Amongst the more conventional offerings of the festival, the feminine action (Ricky Ko) presents an update on the ‘girls with guns’ genre of Hong Kong cinema, which had its heydays in the 80s and the 90s. A teenage girl starts training karate in a club headed by a female police officer and inspired by her master tries to use her physical skills in righting the wrongs; as she eventually ends up messing with mobs, the course of the event reveals to her the true identity of her peace-loving mother. The film is marked by a strong sense of sisterhood, which even operates across the boundaries of good and evil. Under its action veneer, Out of Shadow is in essence a family drama, in which parents have to prove themselves to their children after their past has been exposed. Remarkably and in contrast with the trio of strong women that run the show in the film, the men on the good side – a reformed mobster who’s turned into a priest and his heartthrob son- are pictured as softies and weaklings, who take little active part in the action and mostly work to inject comedy and romance into the narrative. Of course, such presentation has its precedent in older Wuxia films.

Out of Shadow
Out of Shadow

A Samurai in Time (Junichi Yasuda) adapts a comic angle to pay tribute to the declining tradition of  Jidai-Geki – costume dramas- in Japanese cinema. The film transports its hero crossing his sword with his enemy into contemporary Japan and lands him amidst a film studio specialised in making historical films. The first part of the film contains the typical antics of time travel, which still do not fail to entertain, and culminates in the protagonist’s decision to take part in shooting films as an extra. The surprise for him and the next turning point for the film comes when he realises that he wasn’t the sole time-traveling samurai. Beyond a time travel asynchrony which paves the way for a grand samurai duel, the film doesn’t seem to bring anything new to the table, and the romantic thread between the samurai and the diligent and ambitious assistant director and especially the latter’s potential for further development is eclipsed by the film’s nostalgic preoccupations.

A Samurai in Time
A Samurai in Time

The time travel device is treated with more formal playfulness in Rodrigue Huart’s short film Réel which also puts a rather fresh spin on the commonplace critique of social media culture and imitation of their video style. Here a mobile phone – which can be regarded as the main subject and the video recorded by it as its point of view- is sent back in time, only to be found by two rural girls. Perceived as a magical object and almost in the manner of the proverbial vanity mirror in the Snow White fairy tale, the device elicits their narcissistic and selfish response and reminds us of the timelessness of fascination with the self-image.

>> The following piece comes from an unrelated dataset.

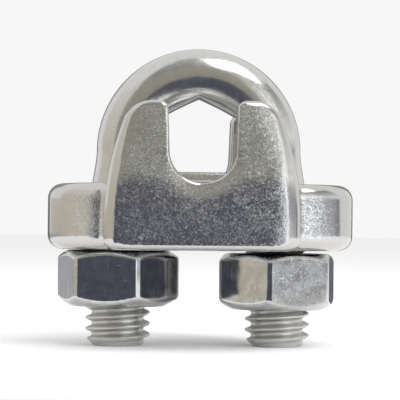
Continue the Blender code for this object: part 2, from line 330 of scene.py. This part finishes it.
def add_piece(name, points, faces, material, node, body, sharp_angle=None):
    """A piece of points in millimetres, in place of a CAD node."""
    mesh = bpy.data.meshes.new(name)
    mesh.from_pydata((np.asarray(points) * MM).tolist(), [], [list(map(int, face)) for face in faces])
    mesh.update()
    mesh.shade_smooth()
    if sharp_angle:
        mesh.set_sharp_from_angle(angle=math.radians(sharp_angle))
    mesh.materials.append(material)
    piece = bpy.data.objects.new(name, mesh)
    bpy.context.scene.collection.objects.link(piece)
    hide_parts(node)
    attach(piece, body)
    return piece


def set_attribute(piece, name, values):
    """Stores a number at each point of a piece, for its material to read."""
    made = piece.data.attributes.new(name, "FLOAT", "POINT")
    made.data.foreach_set("value", np.asarray(values, dtype=np.float32))


def worn_in(points, normals, amount, size, seed):
    """Points moved along their normals by smooth noise of a height and a size in millimetres."""
    offset = Vector((seed, seed * 1.7, seed * 2.3))
    heights = np.array([noise.noise(Vector(p) / size + offset) for p in points])
    return points + normals * (heights * amount)[:, None]


# --- Pieces ---------------------------------------------------------------------------------------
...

Two other standout shorts at this year’s Fantasia both explore the formal possibilities offered by limited camera set-ups in the creative formation of the cinematic space. The bulk of Extras (Marc-Antoine Lemire) consists of a conversation, shot from only 3 angles, between a talent agent and her increasingly frustrated actress client who has been offered what amounts to an extra’s role. With extras present in the background of each shot, someone with an eye for editing is easily reminded of the significance of consistency of their performance, despite the actress’ vehement objection to being relegated to such a position. As the women’s argument heats up, changes and goings-on in the background begin to become visually more appealing and inviting for the eyes than the exchanges of the main actors. The background actors a.k.a. extras steal the show and despite the size and position of the lead actors in the frame and the dominance of their conversation on the soundtrack take our focus from the foreground, to the point that we even forget about following the lead actors’ lines. In this way, the film not only glorifies the background acting but also shows the triumph of the visual details and motion over the dialogue. Tomas Palombi in Au prix de la Chair employs a single long take in conjunction with a reflective surface in order to condense the entire narrative space in one shot. However, the chosen reflective surface is itself atypical. The film shows the whole affair as a reflection in the eye of an immobile person, unifying the point of view and the viewing organ. Using the blurry and imperfect reflection and abstaining from revealing the full face of the on-looker, the film’s visual strategy stands somewhere between showing and not showing, and in this way, it builds its mystery. Amplified in this magnified view, the quick movements of the eyeball and the eyelid intensify the suspense of the situation since by ghost-like reflections and the frenzied dialogue alone it’s impossible to tell what they are reacting to. In my view, the film can stand as one of the most creative uses of a single take, especially in the context of genre cinema.